** WHAT THE TASK ASKS **
Reproduce exactly the lines below from the one containing "recess_panel();" through the one containing "for node in", including both, and nothing else.

** DATASET SECTION **

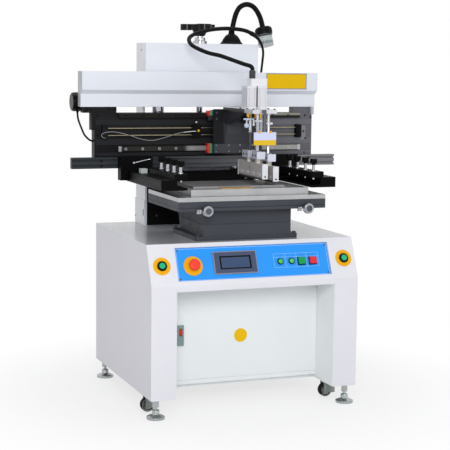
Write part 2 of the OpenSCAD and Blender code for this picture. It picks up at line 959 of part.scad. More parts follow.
module block_seals() {
    color("red")
        for (z = [guide_low_z, guide_top_z])
            difference() {
                block(carriage_x0 - 20, carriage_x0, carriage_front + carriage_plate + 2,
                    beam_front - 7, z - 20, z + 20);
                block(carriage_x0 - 21, carriage_x0 + 1, beam_front - 17, beam_front + 1,
                    z - 11, z + 11);
            }
}

module cylinders() {
    color("silver")
        for (x = [left_x, right_x])
            difference() {
                block(x - cylinder_half, x + cylinder_half, cylinder_front, cylinder_back,
                    mount_top, cylinder_top);
                post(x, back_rod_y, mount_top - 1, cylinder_top - 8, guide_rod + 4);
                for (side = [-1, 1])
                    block(x + side * 12 - 2, x + side * 12 + 2, cylinder_front - 1,
                        cylinder_front + 3, mount_top - 1, cylinder_top + 1);
            }
}

module hose_cap() {
    color("white") {
        block(hose_x - 13, right_x + 20, cylinder_front + 2, cylinder_back - 10,
            cylinder_top, cylinder_top + 30);
        post(hose_x, hose_y, cylinder_top + 29, cylinder_top + 62, 24);
    }
}

module brass_fittings() {
    color("goldenrod")
        for (x = [left_x - 20, right_x - 20]) {
            post(x, back_rod_y - 20, mount_low - 24, mount_low, 8);
            bar_y(x, back_rod_y - 34, back_rod_y - 20, mount_low - 18, 9);
        }
}

module sign_plate() {
    color("white") {
        block(sign_x - 47.5, sign_x + 47.5, sign_y, sign_y + 3, sign_low, sign_low + 51);
        block(sign_x - 6, sign_x + 6, sign_y + 3 - e, sign_y + 6, sign_low + 25, mount_top);
        block(sign_x - 6, sign_x + 6, sign_y + 5, mount_front, mount_low + 3, mount_top);
    }
}

module hose() {
    color("black")
        tube([[hose_x, hose_y, cylinder_top + 62 + near, 17],
            [hose_x, hose_y, cylinder_top + 66, 17], [hose_x, hose_y, cylinder_top + 70, 17],
            [hose_x - 6, hose_y + 5, cylinder_top + 79, 17],
            [hose_x - 27, hose_y + 24, cylinder_top + 87, 17],
            [hose_x - 53, hose_y + 55, cylinder_top + 99, 17],
            [hose_x - 95, hood_front - 133, cylinder_top + 119, 17],
            [hose_x - 129, hood_front - 95, cylinder_top + 129, 17],
            [hose_x - 161, hood_front - 57, cylinder_top + 145, 17],
            [hose_x - 181, hood_front - 18, cylinder_top + 164, 17],
            [hose_x - 180, hood_front + 12, cylinder_top + 188, 17],
            [hose_x - 149, hood_front + 27, cylinder_top + 208, 17],
            [hose_x - 82, hood_front + 33, cylinder_top + 226, 17],
            [hose_x - 17, hood_front + 37, cylinder_top + 233, 17],
            [hose_x + 36, hood_front + 39, cylinder_top + 232, 17],
            [clip_x - 88, hood_front + 41, cylinder_top + 226, 17],
            [clip_x - 52, hood_front + 45, cylinder_top + 212, 17],
            [clip_x - 24, hood_front + 52, cylinder_top + 192, 16],
            [clip_x - 4, hood_front + 62, cylinder_top + 166, 13],
            [clip_x + 7, hood_back + 3, cylinder_top + 136, 11],
            [clip_x + 8, hood_back + 12, cylinder_top + 100, 10],
            [clip_x + 4, hood_back + 13, cylinder_top + 60, 10],
            [clip_x, hood_back + 10, hood_top - 16, 10],
            [clip_x, hood_back + 10, hood_top - 34 + near, 10]],
            3, 10, [0, 1, 0]);
}

// One squeegee: holder, end plate, blade, clamp blocks, rods and cross bar, lifted by up
module squeegee(x, up) {
    low = holder_low + up;
    top = low + holder_height;
    block_low = top + neck_height;
    block_top = block_low + clamp_height;
    half = holder_thickness / 2;
    translate([x, front + holder_front, low])
        rotate([90, 0, 180])
            linear_extrude(height = holder_length)
                polygon([[-half, 5], [5 - half, 0], [half - 5, 0], [half, 5],
                    [half, holder_height], [-half, holder_height]]);
    difference() {
        block(x - half, x + half, holder_front - 3, holder_front + e, low, top);
        bar_y(x, holder_front - 4, holder_front + 1, low + 9, 6);
    }
    block(x - 2, x + 2, holder_front + 4, holder_front + holder_length - 4, low - 6.5, low + e);
    for (y = [front_rod_y - 12, back_rod_y + 6])
        post(x, y, top - e, block_low + e, 22);
    block(x - clamp_half, x + clamp_half, front_rod_y - 41, front_rod_y + 12,
        block_low, block_top);
    block(x - clamp_half, x + clamp_half, back_rod_y - 24, back_rod_y + 38,
        block_low, block_top);
    for (y = [front_rod_y, back_rod_y])
        post(x, y, block_top - e, mount_top + up, guide_rod);
    bar_x(x - 9, x + 17, front_rod_y, low + tee_rise, 10);
}

module squeegee_left() {
    color("silver")
        squeegee(left_x, left_squeegee_up);
}

module squeegee_right() {
    color("silver")
        squeegee(right_x, 0);
}

// Knob with five lobes on an upright pin
module star_knob(x, y, z) {
    translate([x, front + y, z]) {
        cylinder(h = 6, d = 15);
        translate([0, 0, 5])
            linear_extrude(height = 19) {
                circle(d = 22);
                for (a = [0 : 72 : 288])
                    rotate([0, 0, a])
                        translate([10, 0])
                            circle(d = 9);
            }
    }
}

// Clamping arm on the right-hand side; the left one is its mirror image
module arm() {
    difference() {
        union() {
            block(arm_inner, arm_inner + arm_body, arm_front, arm_back - 105, arm_low, arm_top);
            block(arm_inner + arm_body - e, arm_outer, arm_front, arm_back, arm_low, ledge_top);
            block(arm_inner, arm_outer + 30, arm_back - 22, rail_front - near,
                arm_low + 3, arm_top + 37);
        }
        block(arm_inner - 1, arm_inner + arm_body - 12, arm_front - 1, arm_back - 104,
            arm_low + lip_height, arm_low + lip_height + frame_gap);
        for (y = pin_y)
            post(pin_x, y, arm_low + lip_height, arm_top + 1, pin_diameter);
    }
    for (y = pin_y)
        star_knob(pin_x, y, arm_top + 25);
}

// Clamp pins of one arm
module arm_pins() {
    for (y = pin_y)
        post(pin_x, y, arm_low + lip_height + 20, arm_top + 25, pin_diameter);
}

module arm_right() {
    color("black")
        arm();
}

module arm_left() {
    color("black")
        mirror([1, 0, 0])
            arm();
}

module arm_pins_right() {
    color("silver")
        arm_pins();
}

module arm_pins_left() {
    color("silver") {
        mirror([1, 0, 0])
            arm_pins();
        block(-arm_outer + 23, -arm_outer + 49, arm_back - 130, arm_back - 100,
            ledge_top, ledge_top + 18);
        bar_y(-lever_x, arm_back - 37, arm_back - 22, arm_top + 28, 15);
        translate([-lever_x, front + arm_back - 32, arm_top + 28])
            rotate([0, -102, 0]) {
                cylinder(h = 76, d = 5);
                translate([0, 0, 76])
                    sphere(d = 11);
            }
    }
}

cabinet();
recess_panel();
control_panel();
screen_bezel();
screen_glass();
button_rings();
yellow_rings();
panel_lamps();
fixings();
stop_button();
start_button_left();
start_button_right();
green_button();
red_button();
breaker_rocker();
levelling_feet();
caster_fork_left();
caster_fork_right();
caster_wheel_left();
caster_wheel_right();
column();
column_cover();
guide_posts();
stop_screw();
handwheel();
lamp_stand();
lamp_head();
lamp_lens();
table_stand();
table_tray();
work_plate();
knob_left();
knob_right();
beam();
lift_bridge();
hood();
hood_label();
head_rails();
slot_rail();
sensor_block();
drive_motor();
motor_cable();
sensor_cable();
carriage();
block_seals();
cylinders();
hose_cap();
brass_fittings();
sign_plate();
hose();
squeegee_left();
squeegee_right();
arm_left();
arm_right();
arm_pins_left();
arm_pins_right();
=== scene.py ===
# %% [markdown]
# # Solder paste printer
# A bench-height machine that presses solder paste through a stencil onto circuit boards. The frame
# below holds every solid of the machine at its real size, in metres. This lesson dresses those solids:
# edges get small rounds, screws and ribs are grown, and each finish is a small node tree.

# %% The frame
import json
from math import cos, pi, radians, sin
import bmesh
import bpy
from mathutils import Matrix, Vector


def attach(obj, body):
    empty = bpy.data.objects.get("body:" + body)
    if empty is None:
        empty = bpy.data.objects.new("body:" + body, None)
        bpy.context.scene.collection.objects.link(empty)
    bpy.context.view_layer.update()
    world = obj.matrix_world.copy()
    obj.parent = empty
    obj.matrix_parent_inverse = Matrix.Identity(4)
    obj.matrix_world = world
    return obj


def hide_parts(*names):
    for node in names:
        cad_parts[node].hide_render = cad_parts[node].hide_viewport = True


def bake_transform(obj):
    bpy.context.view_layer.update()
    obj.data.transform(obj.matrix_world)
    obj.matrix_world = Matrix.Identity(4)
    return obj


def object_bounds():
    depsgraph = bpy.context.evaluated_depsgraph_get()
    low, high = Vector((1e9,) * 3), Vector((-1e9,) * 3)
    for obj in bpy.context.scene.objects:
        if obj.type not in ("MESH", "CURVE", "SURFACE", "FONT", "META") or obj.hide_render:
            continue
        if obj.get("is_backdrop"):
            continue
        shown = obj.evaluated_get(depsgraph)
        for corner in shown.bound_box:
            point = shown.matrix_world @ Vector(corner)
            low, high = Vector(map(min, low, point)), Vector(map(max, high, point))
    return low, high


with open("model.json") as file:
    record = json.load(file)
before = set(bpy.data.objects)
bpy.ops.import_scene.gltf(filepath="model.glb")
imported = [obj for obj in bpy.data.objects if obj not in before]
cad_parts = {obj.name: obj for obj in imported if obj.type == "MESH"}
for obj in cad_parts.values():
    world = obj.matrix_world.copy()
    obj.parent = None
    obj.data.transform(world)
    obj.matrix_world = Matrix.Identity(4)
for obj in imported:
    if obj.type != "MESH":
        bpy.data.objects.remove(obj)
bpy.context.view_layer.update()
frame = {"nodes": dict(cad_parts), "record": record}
nodes = frame["nodes"]
body_of = {n: b for b, names in frame["record"]["behaviour"]["bodies"].items() for n in names}
CABINET_FRONT = -0.388
BASE, HEAD, CARRIAGE = "machine_base", "print_head", "squeegee_carriage"


def at(x, y, z):
    """Point in metres from millimetres: across, behind the cabinet's front, above the floor."""
    return Vector((x / 1000, y / 1000 + CABINET_FRONT, z / 1000))


def shown(name, data):
    """A new object in the scene."""
    thing = bpy.data.objects.new(name, data)
    bpy.context.scene.collection.objects.link(thing)
    return thing


# %% [markdown]
# ## Camera, floor and light
# The photograph was taken from the left with a long lens, a little above the table. The floor is pale
# and fades to white further out, so that only a soft contact shadow stays. Three large soft lamps and
# a bright room light the machine. The strongest lamp is in front, so the white fascia is the brightest
# side. The left side gets only what the room gives and is the darkest.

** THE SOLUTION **
recess_panel();
control_panel();
screen_bezel();
screen_glass();
button_rings();
yellow_rings();
panel_lamps();
fixings();
stop_button();
start_button_left();
start_button_right();
green_button();
red_button();
breaker_rocker();
levelling_feet();
caster_fork_left();
caster_fork_right();
caster_wheel_left();
caster_wheel_right();
column();
column_cover();
guide_posts();
stop_screw();
handwheel();
lamp_stand();
lamp_head();
lamp_lens();
table_stand();
table_tray();
work_plate();
knob_left();
knob_right();
beam();
lift_bridge();
hood();
hood_label();
head_rails();
slot_rail();
sensor_block();
drive_motor();
motor_cable();
sensor_cable();
carriage();
block_seals();
cylinders();
hose_cap();
brass_fittings();
sign_plate();
hose();
squeegee_left();
squeegee_right();
arm_left();
arm_right();
arm_pins_left();
arm_pins_right();
=== scene.py ===
# %% [markdown]
# # Solder paste printer
# A bench-height machine that presses solder paste through a stencil onto circuit boards. The frame
# below holds every solid of the machine at its real size, in metres. This lesson dresses those solids:
# edges get small rounds, screws and ribs are grown, and each finish is a small node tree.

# %% The frame
import json
from math import cos, pi, radians, sin
import bmesh
import bpy
from mathutils import Matrix, Vector


def attach(obj, body):
    empty = bpy.data.objects.get("body:" + body)
    if empty is None:
        empty = bpy.data.objects.new("body:" + body, None)
        bpy.context.scene.collection.objects.link(empty)
    bpy.context.view_layer.update()
    world = obj.matrix_world.copy()
    obj.parent = empty
    obj.matrix_parent_inverse = Matrix.Identity(4)
    obj.matrix_world = world
    return obj


def hide_parts(*names):
    for node in names:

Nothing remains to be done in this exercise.